O diretor do Departamento de Fomento da Sedac, Rafael Balle, diz que o objetivo da secretaria é autorizar o pagamento do prêmio aos artistas o quanto antes, mas afirma que o atraso da liberação da verba é necessário para sanar todas as dúvidas dos artistas que não foram premiados e para garantir a segurança do edital.
De acordo com Balle, assim que a resposta para a 12ª diligência enviada pela Sedac ao instituto for respondida, a intenção é, caso tudo esteja devidamente explicado e regular, liberar o pagamento para os vencedores do Trajetórias Culturais.
— É o que mais a gente quer. Temos trabalhado justamente para isso: liberar logo essa verba para os artistas. O resultado deste edital passa por entregar o prêmio para as pessoas contempladas, então, estamos na expectativa — garante o diretor do Departamento de Fomento da Sedac.
Sobre as solicitações enviadas fora do período pré-determinado pelo edital, Balle explica que a Sedac acatou os pedidos de informações justamente para certificar que a fase de recursos havia cumprido a sua finalidade, que é corrigir eventuais falhas no processo. Já na questão do racismo, denunciado por um grupo de artistas contemplado pelo prêmio, o diretor afirma que a acusação não condiz com as atitudes da Sedac que, inclusive, já havia proposto editais com cotas antes mesmo da Lei Aldir Blanc.
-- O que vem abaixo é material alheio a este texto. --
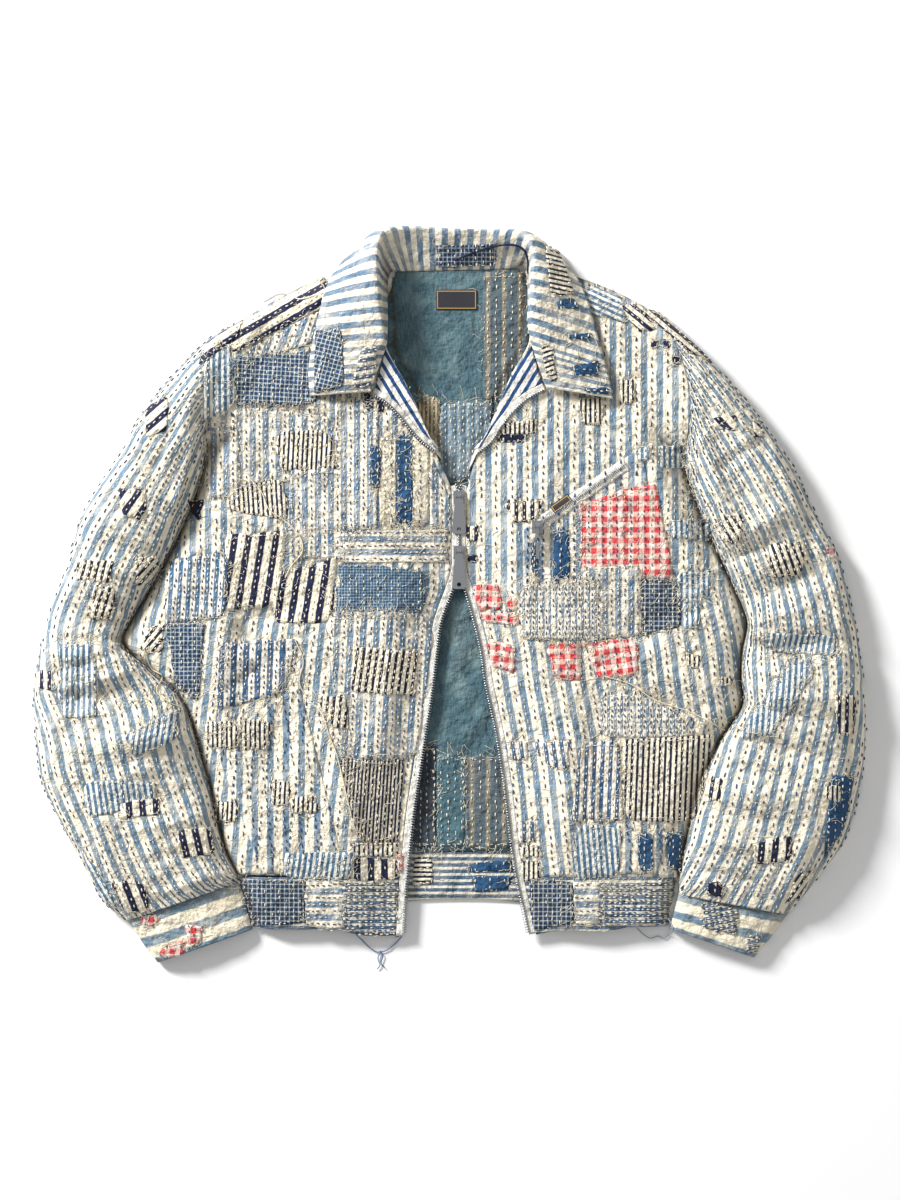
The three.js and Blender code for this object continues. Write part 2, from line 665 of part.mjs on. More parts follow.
function cuffGrid(stations, points = 20) {
  const foot = 4;
  return evenSteps(0, stations.length - 1, 4).map((t) => {
    const row = rowAt(stations, t);
    return Array.from({ length: points }, (_, k) => {
      const turn = (2 * Math.PI * k) / points;
      const c = Math.cos(turn);
      const s = Math.sin(turn);
      const chord = 0.5 * (1 - Math.sign(c) * Math.abs(c) ** 0.85);
      const top = foot + (row.height - foot) * Math.max(0, s) ** 0.75;
      const bottom = Math.max(0, foot - 2 * foot * Math.abs(s));
      const z = s >= 0 ? top : bottom;
      return plan(mix(row.outX, row.inX, chord), mix(row.outY, row.inY, chord), z);
    });
  });
}

const HEM_CHORDS = [0, 0.01, 0.05, 0.12, 0.24, 0.42, 0.6, 0.78, 0.9, 1];

function hemGrid(rows) {
  return evenSteps(0, rows.length - 1, 4).map((t) => {
    const row = rowAt(rows, t);
    const width = Math.abs(row.inX - row.outX);
    return HEM_CHORDS.map((c) => {
      const x = mix(row.outX, row.inX, c);
      const y = mix(row.outY, row.inY, c) + Math.sin(3 * Math.PI * c) * row.sag;
      const side = roundRise((c * width) / (0.8 * SIDE_ROUND));
      const z = mix(row.inZ, row.crown * side, smooth(((1 - c) * width) / EDGE_BLEND));
      return plan(x, y, z);
    });
  });
}

const BACK_HEM_LIFT = 25;
const BACK_CHORDS = [0, 0.35, 0.7, 1];
const BACK_STEPS = [0.72, ...evenSteps(1, 19, 22)];

/** Flat back, inside the feet of the fronts, with a hem seam that curves up in the middle. */
function backGrid(level) {
  return BACK_STEPS.map((t) => {
    const seamed = smooth(SIDE_START - t) * clamp01((t - 0.8) / 1.6);
    const inset = mix(FLOOR_INSET + SIDE_GAP + 0.4, 2.6 * ARMHOLE_GAP, seamed);
    const left = frontRow("front_left", t, inset);
    const right = frontRow("front_right", t, inset);
    const rise = BACK_HEM_LIFT * clamp01((t - 14) / 5) ** 2;
    const half = (row) => BACK_CHORDS.map((c) => [
      mix(row.outX, row.inX, c),
      mix(row.outY, row.inY, c) - 4 * c * (1 - c) * row.bow,
    ]);
    const centre = [(left.inX + right.inX) / 2, (left.inY + right.inY) / 2];
    const points = [...half(left), centre, ...half(right).reverse()];
    return points.map(([x, y]) => {
      const share = clamp01((x - left.outX) / (right.outX - left.outX));
      return plan(x, y - 4 * share * (1 - share) * rise, level);
    });
  });
}

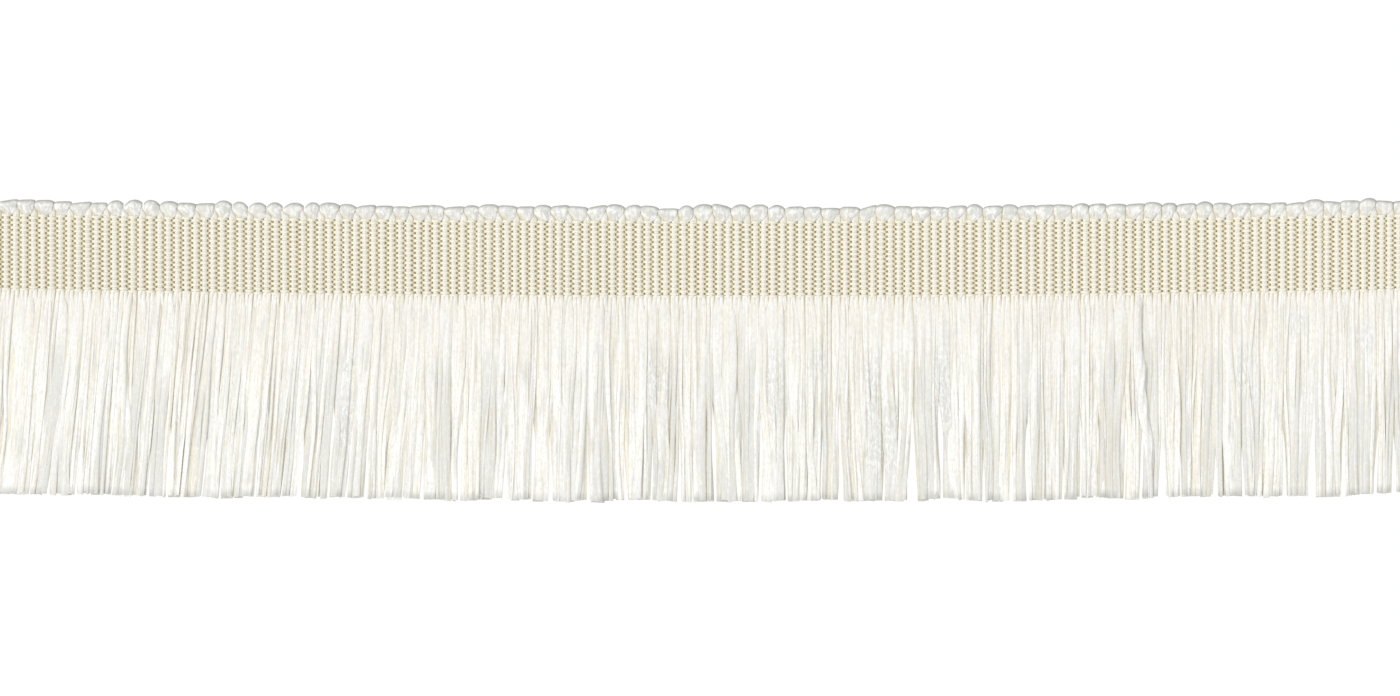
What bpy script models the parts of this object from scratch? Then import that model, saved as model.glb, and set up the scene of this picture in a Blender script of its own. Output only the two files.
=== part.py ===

— Nenhum dos questionamentos tem relação com as cotas, o atraso foi para ajustar arestas. Queremos a segurança para todos, mas, para isso, precisamos passar por este processo para garantir que não haja ninguém que deveria ter recebido e não recebeu — diz Balle, que afirma esperar que o pagamento ocorra aos artistas nos próximos dias.